⟨
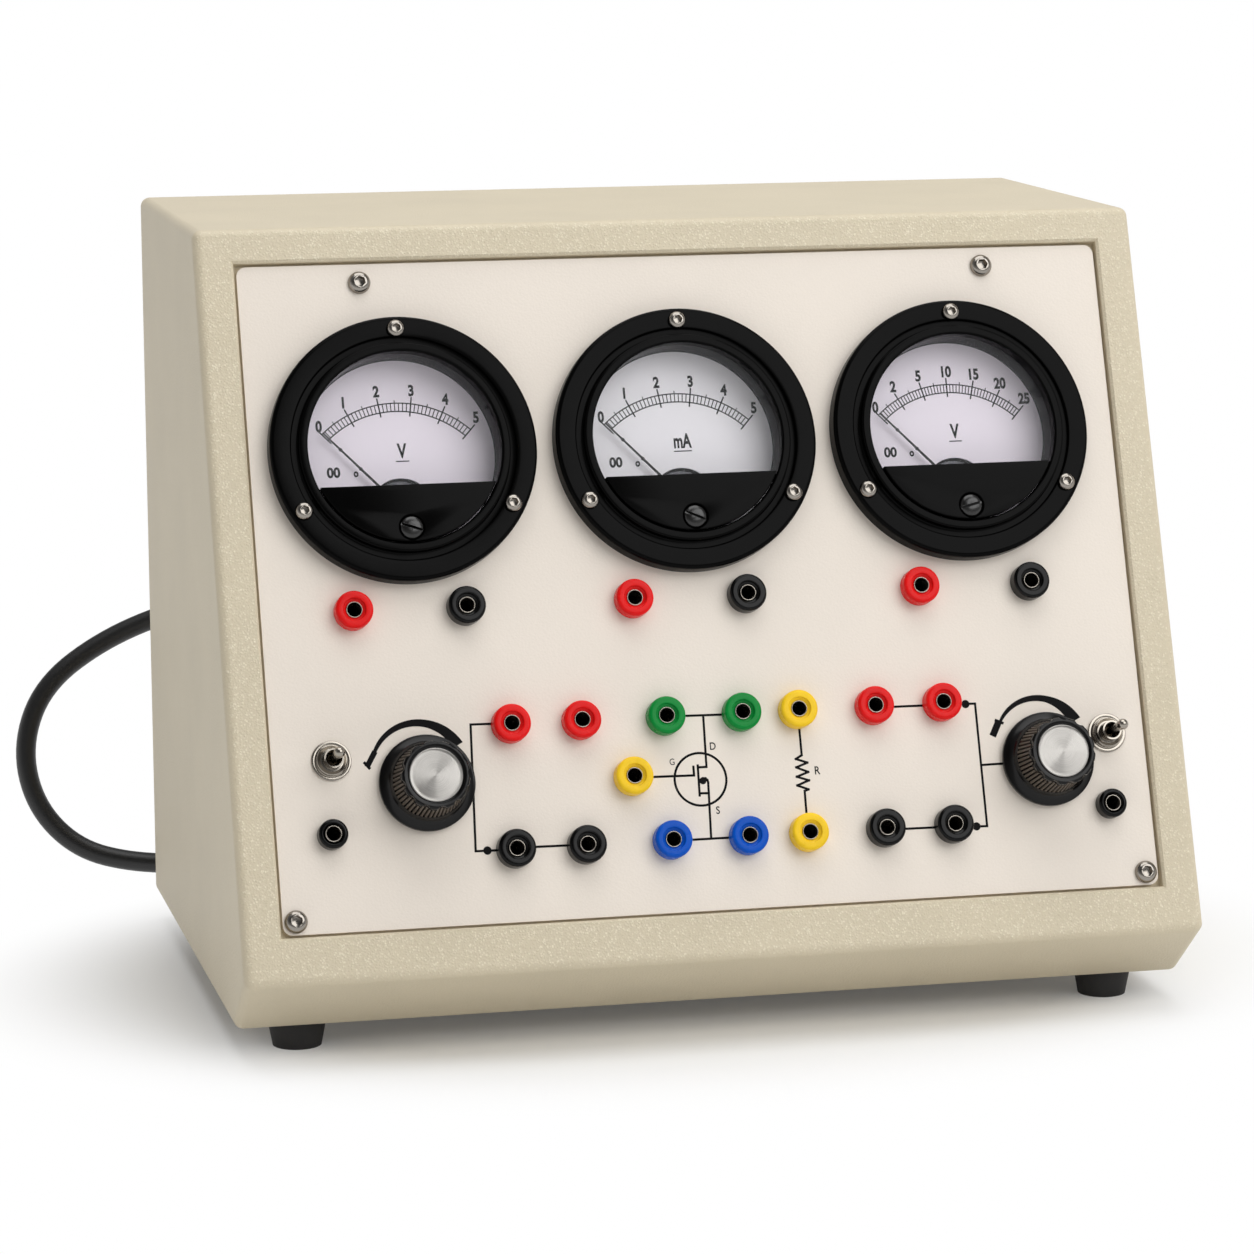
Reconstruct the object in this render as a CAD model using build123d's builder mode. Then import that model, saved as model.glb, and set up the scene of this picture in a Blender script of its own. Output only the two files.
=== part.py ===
from build123d import *

import math
import os

# A transistor characteristics trainer for a teaching laboratory: a sheet-metal
# console with a sloping panel, three moving-coil meters, two control knobs, two
# toggle switches and 4 mm sockets, on rubber feet, with a mains lead at the back.
# Millimetres. X runs to the right, Y to the back, Z up, and the origin is on the
# bench under the middle of the case. On the panel, a place is (x, s): x across,
# and s up the slope from the case's front lip.

# Case: its width and height follow from what the panel carries and these borders
case_depth = 209.0
top_setback = 82.0
lip_height = 19.0
lip_undercut = 24.0
case_wall = 2.0
case_edge_radius = 3.0
side_border = 12.0
bottom_border = 14.0
top_border = 10.5

# Front opening's ledge, the panel and its corner screws
opening_chamfer = 0.8
ledge_width = 7.0
panel_recess = 1.8
panel_gap = 0.9
panel_thickness = 2.0
panel_corner_radius = 3.0
panel_screw_tab_radius = 7.0
top_screw_inset = 6.8
top_screw_side_inset = 38.5
bottom_screw_inset = 4.9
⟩
What you will do
Go through the listing and print each line exactly as it appears.

Exercise output
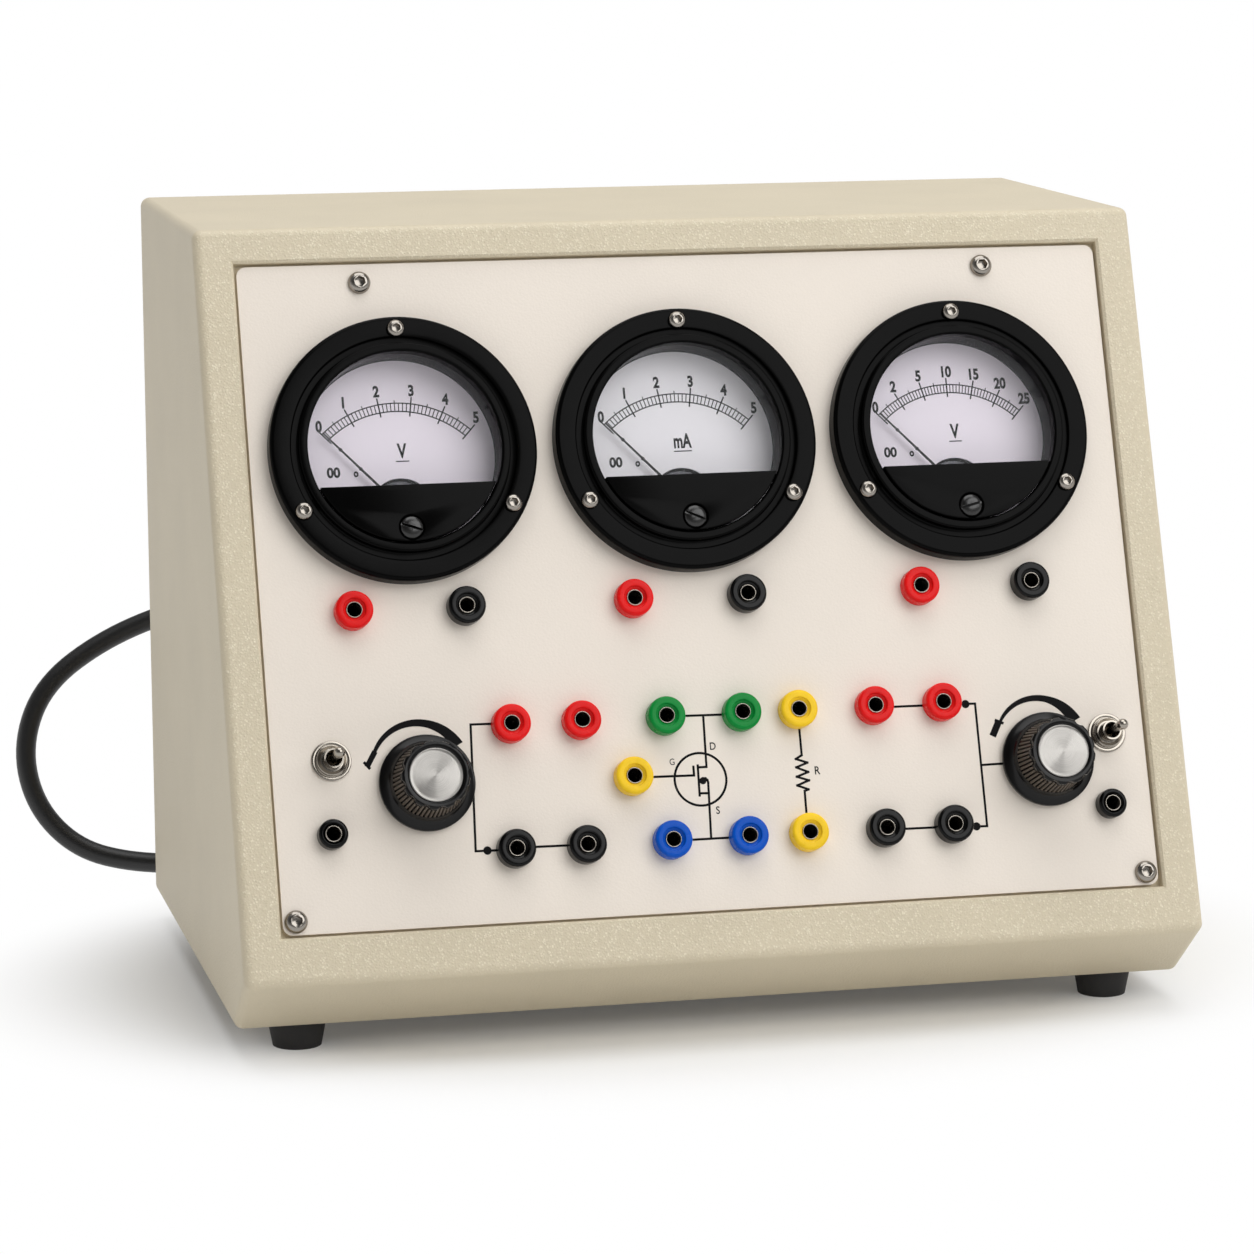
Reconstruct the object in this render as a CAD model using build123d's builder mode. Then import that model, saved as model.glb, and set up the scene of this picture in a Blender script of its own. Output only the two files.
=== part.py ===
from build123d import *

import math
import os

# A transistor characteristics trainer for a teaching laboratory: a sheet-metal
# console with a sloping panel, three moving-coil meters, two control knobs, two
# toggle switches and 4 mm sockets, on rubber feet, with a mains lead at the back.
# Millimetres. X runs to the right, Y to the back, Z up, and the origin is on the
# bench under the middle of the case. On the panel, a place is (x, s): x across,
# and s up the slope from the case's front lip.

# Case: its width and height follow from what the panel carries and these borders
case_depth = 209.0
top_setback = 82.0
lip_height = 19.0
lip_undercut = 24.0
case_wall = 2.0
case_edge_radius = 3.0
side_border = 12.0
bottom_border = 14.0
top_border = 10.5

# Front opening's ledge, the panel and its corner screws
opening_chamfer = 0.8
ledge_width = 7.0
panel_recess = 1.8
panel_gap = 0.9
panel_thickness = 2.0
panel_corner_radius = 3.0
panel_screw_tab_radius = 7.0
top_screw_inset = 6.8
top_screw_side_inset = 38.5
bottom_screw_inset = 4.9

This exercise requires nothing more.